There’s a relatively-new, and highly troubling trend in domain name squatting that can affect you and your business quite negatively: personal domain name squatting. While in the past it was relatively common for domain name squatters to buy up high-profile company names, in recent years it has become more and more common for these same people to buy up domain names that are the full names of important executives and key personnel at large companies. These sites are then promoted so that they show up on the first page of a Google search for the name.

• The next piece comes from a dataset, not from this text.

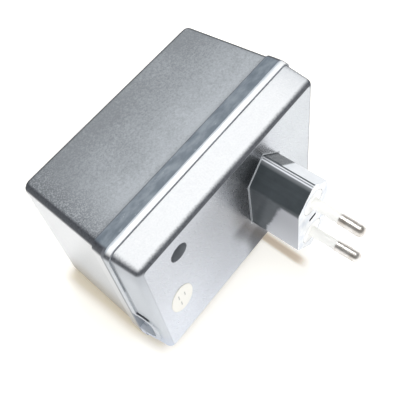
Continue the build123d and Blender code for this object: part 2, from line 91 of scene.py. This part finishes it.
# Shader maths
class Value:
    """A shader socket that adds Math nodes when it is used in an expression."""

    def __init__(self, shader, socket):
        self.shader = shader
        self.socket = socket

    def math(self, operation, *others):
        return self.shader.node("ShaderNodeMath", {"operation": operation}, [self, *others])

    def __add__(self, other):
        return self.math("ADD", other)

    __radd__ = __add__

    def __sub__(self, other):
        return self.math("SUBTRACT", other)

    def __rsub__(self, other):
        return self.shader.node("ShaderNodeMath", {"operation": "SUBTRACT"}, [other, self])

    def __mul__(self, other):
        return self.math("MULTIPLY", other)

    __rmul__ = __mul__

    def __truediv__(self, other):
        return self.math("DIVIDE", other)

    def __abs__(self):
        return self.math("ABSOLUTE")

    def square(self):
        return self * self

    def larger(self, other):
        return self.math("MAXIMUM", other)

    def rise(self, low, high):
        """0 below low, 1 above high, smooth between; with low above high it falls instead."""
        settings = {"interpolation_type": "SMOOTHSTEP"}
        if low < high:
            return self.shader.node("ShaderNodeMapRange", settings, [self, low, high, 0.0, 1.0])
        return self.shader.node("ShaderNodeMapRange", settings, [self, high, low, 1.0, 0.0])

    def band(self, middle, half_width, soft):
        """1 within half_width of middle, falling to 0 over soft."""
        return abs(self - middle).rise(half_width + soft, half_width)


class Shader:
    """A node tree that is being filled."""

    def __init__(self, tree):
        self.tree = tree

    def node(self, kind, settings=None, inputs=(), output=0):
        """Adds one node: its settings first, then values or links for its inputs."""
        node = self.tree.nodes.new(kind)
        for name, value in (settings or {}).items():
            setattr(node, name, value)
        items = inputs.items() if isinstance(inputs, dict) else enumerate(inputs)
        for name, value in items:
            if isinstance(value, Value):
                self.tree.links.new(value.socket, node.inputs[name])
            else:
                node.inputs[name].default_value = value
        return Value(self, node.outputs[output])

    def split(self, vector):
        node = self.tree.nodes.new("ShaderNodeSeparateXYZ")
        self.tree.links.new(vector.socket, node.inputs[0])
        return [Value(self, socket) for socket in node.outputs]

    def coordinates(self, kind):
        return self.node("ShaderNodeTexCoord", output=kind)

    def ray(self, kind):
        """1 for rays of one kind, such as Is Camera Ray, and 0 for the rest."""
        return self.node("ShaderNodeLightPath", output=kind)

    def mix(self, mask, below, above):
        """One colour over another, by a mask."""
        settings = {"data_type": "RGBA"}
        return self.node("ShaderNodeMix", settings, {0: mask, 6: below, 7: above}, output=2)


class Finish(Shader):
    """A material being made, with the piece's own coordinates in millimetres."""

    def __init__(self, name):
        self.material = bpy.data.materials.new(name)
        self.material.use_nodes = True
        super().__init__(self.material.node_tree)
        self.tree.nodes.clear()
        scaling = {0: self.coordinates("Object"), "Scale": 1 / MM}
        self.place = self.node("ShaderNodeVectorMath", {"operation": "SCALE"}, scaling)
        self.x, self.y, self.z = self.split(self.place)
        self.nx, self.ny, self.nz = self.split(self.coordinates("Normal"))

    def noise(self, scale, detail=2.0, roughness=0.5, stretch=(1, 1, 1), shift=(0, 0, 0)):
        """Noise from about 0 to 1, with scale in features a millimetre."""
        place = self.place
        if stretch != (1, 1, 1) or shift != (0, 0, 0):
            mapping = {"Vector": place, "Scale": stretch, "Location": shift}
            place = self.node("ShaderNodeMapping", {}, mapping)
        inputs = {"Vector": place, "Scale": scale, "Detail": detail, "Roughness": roughness}
        return self.node("ShaderNodeTexNoise", {}, inputs)

    def bump(self, height, strength, distance):
        """A Normal from a height of 0 to 1, whose full rise is distance in millimetres."""
        inputs = {"Height": height, "Strength": strength, "Distance": distance * MM}
        return self.node("ShaderNodeBump", {}, inputs)

    def close(self, surface):
        """Links the surface to the material's output."""
        output = self.tree.nodes.new("ShaderNodeOutputMaterial")
        self.tree.links.new(surface.socket, output.inputs["Surface"])
        return self.material

    def done(self, colour, roughness, metallic=0.0, normal=None, **constants):
        """Closes the material with a Principled shader; constants go straight onto its sockets."""
        inputs = {"Base Color": colour, "Roughness": roughness, "Metallic": metallic, **constants}
        if normal is not None:
            inputs["Normal"] = normal
        return self.close(self.node("ShaderNodeBsdfPrincipled", {}, inputs))


def tint(red, green, blue):
    """An sRGB colour of 0 to 255 as a linear RGBA, by the plain power curve."""
    return tuple((part / 255) ** 2.2 for part in (red, green, blue)) + (1.0,)


WHITE = (1, 1, 1, 1)
# Painted shade for the housing's rounded edges, and for its edges that face away
EDGE_SHADE_GREY = tint(104, 108, 114)
AWAY_SHADE_GREY = tint(84, 88, 94)
NECK_SHADE = tint(44, 46, 50)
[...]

Then the company attempts to sell the domain name for a hefty fee, essentially extorting the personnel or their parent business in order to regain control over their online reputation.

Now, it’s important to realize that this very likely violates ICANN’s code of use, specifically section 4b, which states that someone has registered a domain in bad faith if: “(i) circumstances indicating that you have registered or you have acquired the domain name primarily for the purpose of selling, renting, or otherwise transferring the domain name registration to the complainant who is the owner of the trademark or service mark or to a competitor of that complainant, for valuable consideration in excess of your documented out-of-pocket costs…”

The thing is, while this has become a relatively cut and dry issue when it comes to actual trademarks, helping to push back the tide of domain squatters, or at the very least making it easy for business to regain their trademarked domains, in the case of personal names the language is a bit more murky. While it seems apparent that registering a personal name of a high-profile person for the purpose of reselling it to them at a huge profit would violate the principle of this rule, in practice it is much more difficult to show someone was operating in bad faith – after all, thousands of people may have the same name, unlike a registered trademark, which is explicitly protected by statute.

Once someone has access to your full name as a domain name, they can do quite a bit of damage to your personal brand. Google and other search engines give a great deal of weight to domains that are formed entirely of a search phrase when determining the results for that phrase, so even with minimal SEO a domain that is your whole name will likely show up near the top of the search results. At its most benevolent this will mean anyone searching for your name will find a parking page, which reflects poorly on you; at its worst the site could forward to pornographic material, material that reflects poorly on you, or a competitor.

Of course, there’s a very easy way to guard against this sort of squatting: either hire a reputable reputation management company, or go out and register the domains that reflect your personal brand in any commonly-used permutations. With the extremely low cost of domain registration, this is an investment that will pay off for years to come.